On Thursday 11 November 2010 22:15:26 Quim Gil wrote:
> For the big majority of application developers targeting MeeGo, the Qt /
> Qt Mobility APIs should suffice (plus OpenGL ES for the specific segment
> willing to use it). If any of these developers is not finding what he is
> looking for, then bugs against Qt Mobility are welcome (I asked the
> maintainers and this is the answer they gave).

It depends on what you mean by "application".  If you mean the sort of apps 
that you find in the Apple iStore or on Ovi then I agree: the majority of app 
developers have what they need in Qt (although there is a substantial minority 
who need platform APIs as well -- even 10% would be a lot of developers).  

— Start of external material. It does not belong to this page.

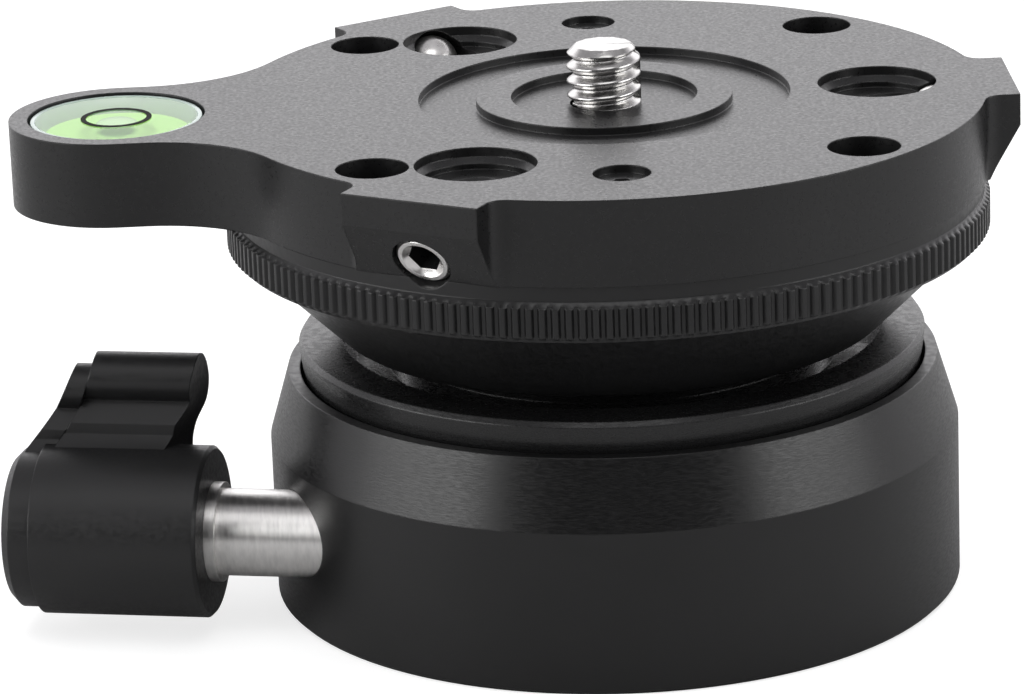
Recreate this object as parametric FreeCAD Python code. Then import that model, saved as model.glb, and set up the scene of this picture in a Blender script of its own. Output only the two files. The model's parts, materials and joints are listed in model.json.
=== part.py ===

On the other hand, I don't agree that it is true for the large applications 
that don't exist in the handset world today but which many people are working 
on (like the mobile device equivalent of application suites routinely found on 
PCs such as MS Office/OpenOffice or Kdepim, or social network integrators, or 
augmented reality experiences and more).  Those sorts of applications are 
multi-faceted and will build on many libraries of their own and others, 
require carefully tuned databases, specialised backup and synchronisation, 
will provide their own APIs and be extendible with other applications layered 
on top, plugins, etc.  As we say in the telecom network world, "one man's 
service is another man's enabler" -- a mantra which is only just starting to 
be adopted in the handset app world.

Proprietary platforms, of course, deliberately try to make it hard for people 
to develop those sorts of large applications (particularly the ones which 
provide an "environment" in which the user spends most of their time) because 
they would compete with the device brand itself for the "mindshare" of the 
user.  Apple wants people to buy an iPhone and get lots of apps which add 
value to it.  They don't want people to decide they need a certain application 
and then go looking for a device to run it on.  But MeeGo, controlled by the 
LF and supporting a range of devices, should be taking the opposite approach: 
it should be encouraging people to build compelling and exciting environments, 
re-using free software, and running on a large range of platforms.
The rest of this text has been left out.